Se seguimos somente com as tramas que contam sempre a história da mulher que superou todo tipo de adversidade e deu a volta por cima, cairemos em uma nova armadilha. Deixaremos o estereótipo da princesa tola e cederemos ao estereótipo da “mulher forte”, abrindo mão, novamente, de qualquer diversidade. É urgente e imprescindível que o cinema diversifique abordagens e abandone o conforto das personagens que simplesmente funcionam ou que comovem e agradam.
Além do mais, mulheres não são fortes porque soa como um belo adjetivo. Geralmente mulheres são fortes por necessidade, sobrevivência. Basta tomar como exemplo o caso de June, a Offred de The Handmaid’s Tale – distopia ovacionada pela crítica e pelo público por representar um cenário extremo de desigualdade e violência de gênero.

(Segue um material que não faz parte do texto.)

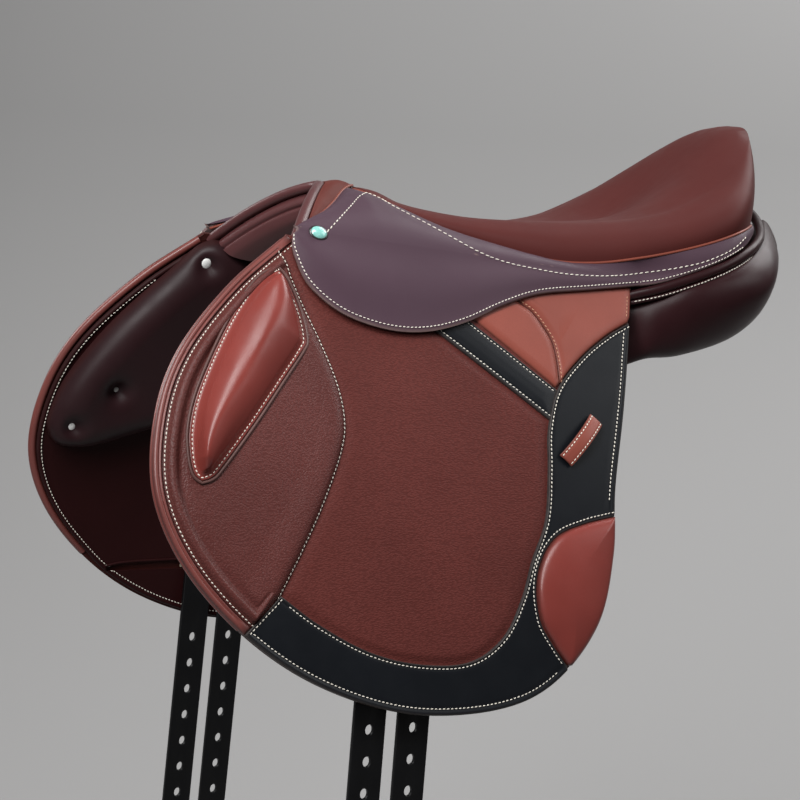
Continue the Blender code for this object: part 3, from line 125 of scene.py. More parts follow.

A personagem de Elisabeth Moss era uma mulher independente, tinha uma carreira, uma família, planos e sonhos. De repente, sua vida sofre uma reviravolta e ela é escravizada por uma sociedade autoritária, abusiva e misógina. Uma realidade que, de certa forma, já diz respeito a muitas mulheres do mundo real e atual.
Por isso, é claro que produções como “The Handmaid’s” ocupam um lugar importante de denúncia. E também é importante falar sobre mulheres obrigadas a serem fortes. Mas logo será fundamental avançar a discussão. Se num primeiro momento as personagens “fortes” foram necessárias para acabar com certo padrão de representatividade, agora queremos mais. Queremos mais mulheres reais e possíveis. Queremos equidade, afinal.